• TO BE DONE:
Which lines below fall between the one containing "# The deepest" and the one containing "if empty is"? Repeat them exactly, counting both of those lines, and add nothing else.

── SOURCE DATA ──

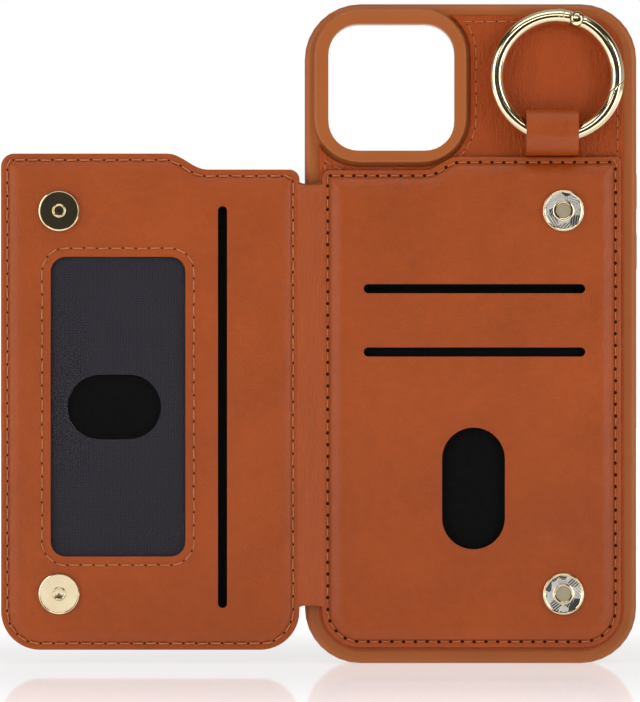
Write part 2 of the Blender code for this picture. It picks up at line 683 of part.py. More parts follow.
RING_CENTRE = Vector((0, 0, RING_RADIUS - RING_PIVOT_RISE))     # from the swing axis, before the lean


def on_ring(degrees, radius=RING_RADIUS):
    """A point on the ring, by its angle clockwise from the top, from the swing axis."""
    angle = math.radians(degrees)
    return RING_CENTRE + radius * Vector((math.sin(angle), 0, math.cos(angle)))


def ring_place(thing):
    """Move an object from the ring's own frame to its leaning place."""
    thing.matrix_basis = ring_matrix @ thing.matrix_basis
    return thing


def ring_wire(name, start, end):
    """The ring's wire between two angles."""
    steps = round(abs(end - start) / 4.5)
    points = [on_ring(start + (end - start) * step / steps) for step in range(steps + 1)]
    return ring_place(wire(name, points, RING_WIRE, 12))


def knuckle_plate(name, far_angle, radius, inner, outer):
    """A flat plate with a round end at the pin, which reaches along the wire to an angle."""
    pin, far = on_ring(PIN_ANGLE), on_ring(far_angle)
    along = (far - pin).normalized()
    across = Vector((-along.z, 0, along.x))
    start = math.atan2(across.z, across.x)
    points = [far + across * radius]
    for step in range(ARC_STEPS + 1):
        angle = start + math.pi * step / ARC_STEPS
        points.append(pin + radius * Vector((math.cos(angle), 0, math.sin(angle))))
    points.append(far - across * radius)
    return ring_place(slab(name, [[(point.x, point.z) for point in points]], inner, outer, tools))


def pin_hole(name):
    """A cutter for the pin's hole through the knuckle."""
    pin = on_ring(PIN_ANGLE)
    size = 2 * (PIN_RADIUS + GAP)
    return ring_place(slab(name, [stadium(pin.x, pin.z, size, size * 1.0001)], -3 * MM, 3 * MM, tools))


def past_latch(name, way):
    """A cutter for all that lies past the latch: on the gate's far side for 1, on the body's for -1."""
    angle, slant = math.radians(LATCH_ANGLE), math.radians(LATCH_SLANT)
    out = Vector((math.sin(angle), 0, math.cos(angle)))
    along = Vector((math.cos(angle), 0, -math.sin(angle)))
    normal = along * math.cos(slant) + out * math.sin(slant)
    edge = along * math.sin(slant) - out * math.cos(slant)
    near = on_ring(LATCH_ANGLE) - normal * (way * LATCH_HALF_GAP)
    far = on_ring(LATCH_ANGLE) + normal * (way * 8 * MM)
    reach = edge * (6 * MM)
    points = [near - reach, near + reach, far + reach, far - reach]
    return ring_place(slab(name, [[(point.x, point.z) for point in points]], -3 * MM, 3 * MM, tools))


def make_ring():
    """The ring's fixed wire with its fork, collar, pin and spring, and the gate with its tongue."""
    body_end = PIN_ANGLE - KNUCKLE_GAP_ANGLE
    body = ring_wire("ring_body", LATCH_ANGLE - LATCH_OVERRUN, 360 + body_end)
    combine(body, past_latch("latch_body_cut", -1), "DIFFERENCE")
    for name, way in (("fork_near", -1), ("fork_far", 1)):
        plate = knuckle_plate(name, body_end - KNUCKLE_ROOT_ANGLE, KNUCKLE_RADIUS, way * KNUCKLE_SLOT,
                              way * (RING_WIRE - 0.15 * MM))
        combine(body, plate, "UNION")
    combine(body, pin_hole("fork_hole"), "DIFFERENCE")
    near, far = on_ring(body_end), on_ring(body_end - math.degrees(SPRING_LENGTH / RING_RADIUS))
    along = (far - near).normalized()
    spring_bore = wire("spring_bore", [near - along * MM, near + along * (SPRING_LENGTH + 2 * GAP)],
                       SPRING_RADIUS + SPRING_WIRE + GAP, 10, tools)
    combine(body, ring_place(spring_bore), "DIFFERENCE")
    finish(body, "gold", ring_pivot)

    across = Vector((-along.z, 0, along.x))
    turns = []
    for step in range(SPRING_TURNS * 8 + 1):
        angle = math.pi / 4 * step
        rise = GAP + SPRING_WIRE + (SPRING_LENGTH - 2 * SPRING_WIRE) * step / (SPRING_TURNS * 8)
        side = across * math.cos(angle) + Vector((0, 1, 0)) * math.sin(angle)
        turns.append(near + along * rise + side * SPRING_RADIUS)
    finish(ring_place(wire("gate_spring", turns, SPRING_WIRE, 8)), "magnet", ring_pivot)

    inside, outside, half = RING_WIRE + GAP, COLLAR_RADIUS, COLLAR_LENGTH / 2
    profile = [(outside, half), (outside, -half), (inside, -half), (inside, half)]
    collar = turned("ring_collar", profile, (0, 0, 0), 20)
    sideways = Matrix.Rotation(math.radians(COLLAR_ANGLE), 4, "Y") @ Matrix.Rotation(math.pi / 2, 4, "Y")
    collar.matrix_basis = Matrix.Translation(on_ring(COLLAR_ANGLE)) @ sideways
    finish(ring_place(collar), "gold", ring_pivot)

    pin = on_ring(PIN_ANGLE)
    size = 2 * PIN_RADIUS
    finish(ring_place(slab("gate_pin", [stadium(pin.x, pin.z, size, size * 1.0001)], -PIN_REACH, PIN_REACH)),
           "gold", ring_pivot)

    gate_start = PIN_ANGLE + KNUCKLE_GAP_ANGLE
    gate = ring_wire("ring_gate", gate_start, LATCH_ANGLE + LATCH_OVERRUN)
    combine(gate, past_latch("latch_gate_cut", 1), "DIFFERENCE")
    tongue = knuckle_plate("gate_tongue", gate_start + KNUCKLE_ROOT_ANGLE, KNUCKLE_RADIUS - 0.2 * MM,
                           -TONGUE_HALF, TONGUE_HALF)
    combine(gate, tongue, "UNION")
    combine(gate, pin_hole("tongue_hole"), "DIFFERENCE")
    finish(gate, "gold", gate_pivot)


# ---------------------------------------------------------------- assembly

clear_scene()
parts = new_collection("phone_wallet_case")
tools = new_collection("cutters")
materials = make_materials()

footprint = empty("footprint", (0, 0, 0))
spine_hinge = empty("spine_hinge", (SPINE_FOLD, BORDER_FACE, 0), footprint)
flap_hinge = empty("flap_hinge", (FLAP_FOLD, BORDER_FACE, 0), spine_hinge)
ring_pivot = empty("ring_pivot", (RING_X, RING_PIVOT_LEVEL, RING_PIVOT_HEIGHT), footprint, -RING_LEAN)
ring_matrix = case_matrix(ring_pivot)
gate_pivot = empty("gate_pivot", ring_matrix @ on_ring(PIN_ANGLE), ring_pivot)

make_shell()
make_buttons()
make_back_leather()
make_pocket()
make_ring_tab()
make_spine()
make_flap()
make_snaps()
make_ring()

# The deepest points across are the shell's lip and the knuckle side of the ring's tab.
deepest = RING_PIVOT_LEVEL - TAB_CAVITY - LEATHER
footprint.location = (-FOOTPRINT_X, -(SHELL_FRONT + deepest) / 2, 0)
bpy.context.view_layer.update()
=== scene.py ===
"""Looks of the phone wallet case: stitched leather, gold fittings, moulded shell and studio.

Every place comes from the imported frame, in metres. "Level" is a Y place: a more negative level is
nearer to the pocket side. An outline is a list of (x, z) points seen from the pocket side.
"""
import json
import logging
import math
from dataclasses import dataclass, field
from enum import Enum
from typing import Callable, Optional, Sequence

import bmesh
import bpy
from mathutils import Matrix, Vector


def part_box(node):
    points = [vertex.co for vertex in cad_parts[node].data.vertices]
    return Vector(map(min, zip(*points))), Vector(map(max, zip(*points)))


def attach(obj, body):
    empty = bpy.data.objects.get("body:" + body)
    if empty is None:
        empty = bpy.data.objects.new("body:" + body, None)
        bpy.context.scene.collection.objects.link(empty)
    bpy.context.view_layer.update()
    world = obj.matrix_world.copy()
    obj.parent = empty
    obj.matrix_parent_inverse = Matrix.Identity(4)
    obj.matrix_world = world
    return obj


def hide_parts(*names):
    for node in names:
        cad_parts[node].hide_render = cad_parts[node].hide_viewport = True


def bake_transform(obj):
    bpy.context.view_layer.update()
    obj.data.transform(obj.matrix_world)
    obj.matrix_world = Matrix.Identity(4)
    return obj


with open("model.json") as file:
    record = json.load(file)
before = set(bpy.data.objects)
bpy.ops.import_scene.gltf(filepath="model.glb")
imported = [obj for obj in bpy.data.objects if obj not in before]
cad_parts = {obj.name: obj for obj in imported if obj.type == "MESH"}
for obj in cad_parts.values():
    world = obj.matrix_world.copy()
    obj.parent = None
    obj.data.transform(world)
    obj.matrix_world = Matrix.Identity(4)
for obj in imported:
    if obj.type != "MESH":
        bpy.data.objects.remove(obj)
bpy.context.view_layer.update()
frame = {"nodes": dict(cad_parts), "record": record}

LOG = logging.getLogger("wallet_case")
MM = 0.001
ARC_STEPS = 12
Colour = tuple[float, float, float]
Place = tuple[float, float, float]
Box = tuple[float, float, float, float]
Profile = Sequence[tuple[float, float]]
Ring = list[Vector]
Piece = bpy.types.Object
Material = bpy.types.Material
Tree = bpy.types.NodeTree
Socket = bpy.types.NodeSocket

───

• FULL SOLUTION:
# The deepest points across are the shell's lip and the knuckle side of the ring's tab.
deepest = RING_PIVOT_LEVEL - TAB_CAVITY - LEATHER
footprint.location = (-FOOTPRINT_X, -(SHELL_FRONT + deepest) / 2, 0)
bpy.context.view_layer.update()
=== scene.py ===
"""Looks of the phone wallet case: stitched leather, gold fittings, moulded shell and studio.

Every place comes from the imported frame, in metres. "Level" is a Y place: a more negative level is
nearer to the pocket side. An outline is a list of (x, z) points seen from the pocket side.
"""
import json
import logging
import math
from dataclasses import dataclass, field
from enum import Enum
from typing import Callable, Optional, Sequence

import bmesh
import bpy
from mathutils import Matrix, Vector


def part_box(node):
    points = [vertex.co for vertex in cad_parts[node].data.vertices]
    return Vector(map(min, zip(*points))), Vector(map(max, zip(*points)))


def attach(obj, body):
    empty = bpy.data.objects.get("body:" + body)
    if empty is None:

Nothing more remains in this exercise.